What is load dump and why does it matter for a display?
Load dump is a large voltage spike that occurs when a heavy electrical load is suddenly disconnected while the alternator is still charging, for example when a battery connection opens under load. The bus voltage can jump well above normal for a short moment. An unprotected display can be stressed or destroyed by that transient, which is why marine-grade units include transient and surge protection on the power input. It is one of the main reasons a consumer monitor fails on a boat when a rugged one survives.
Do I need a dedicated fused circuit for a marine display?
Yes. A marine display should have its own correctly sized fuse or breaker close to the power source and its own conductor run, not a tap spliced off another device. A dedicated protected circuit isolates the display from faults elsewhere, lets you size the fuse to the display alone, and makes troubleshooting far simpler. Wire gauge should be chosen for the run length so voltage drop stays small, because a long, thin conductor can starve the display of voltage even when the battery is healthy.

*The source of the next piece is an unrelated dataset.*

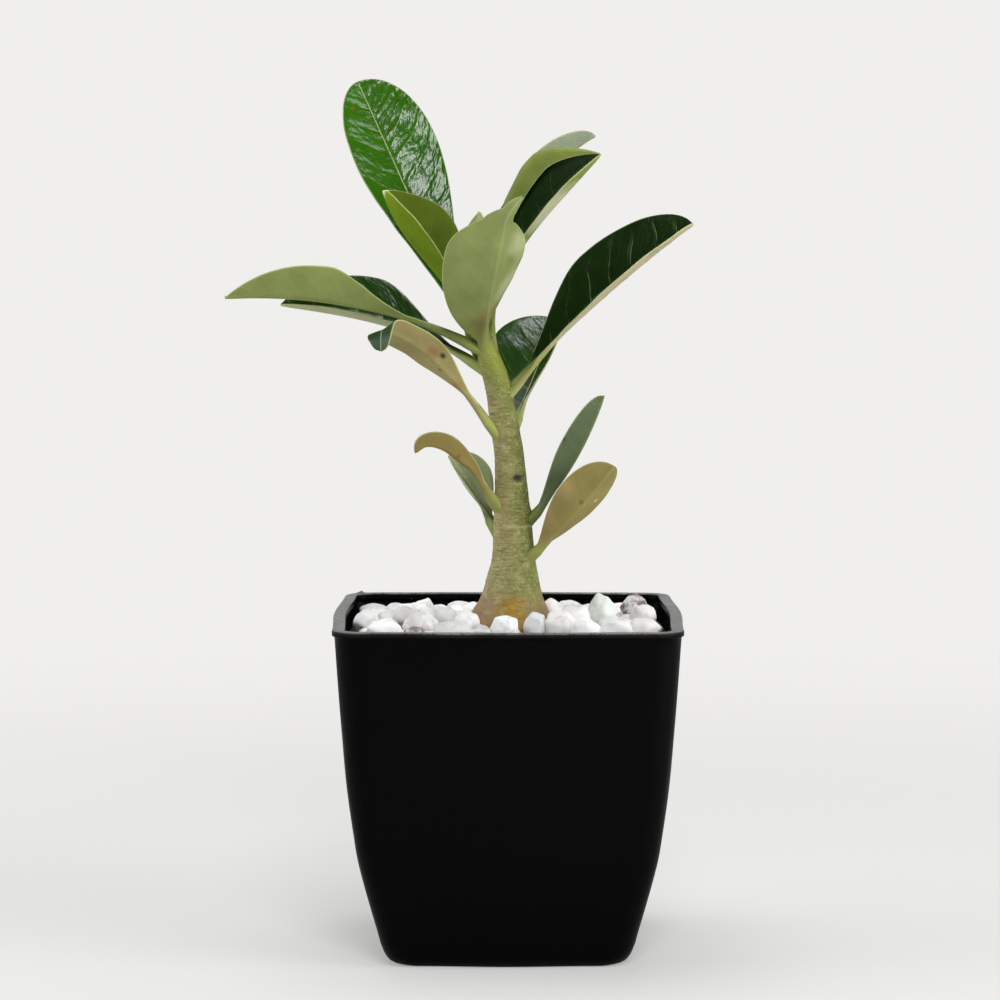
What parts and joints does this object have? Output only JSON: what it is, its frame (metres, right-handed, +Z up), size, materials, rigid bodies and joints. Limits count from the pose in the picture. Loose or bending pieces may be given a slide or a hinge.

Will reverse polarity damage a marine display?
It can, if the display has no reverse-polarity protection and the positive and negative conductors are swapped during install. Many marine-grade displays include reverse-polarity protection precisely because miswiring happens in the field, but you should never rely on it as a substitute for careful wiring. Confirm polarity before energizing the circuit, label the conductors, and treat any built-in protection as a safety net rather than a license to guess at the terminals.
Can I power a marine display through the marine computer?
Sometimes, and an integrated panel PC does exactly that by feeding one sealed unit that contains both the screen and the computer. For separate boxes, though, it is usually cleaner to give the display its own protected feed from the DC bus rather than daisy-chaining it behind the computer, so a fault or shutdown on one does not take out the other. Match the approach to how critical the display is: a primary navigation screen often deserves its own independent, protected circuit.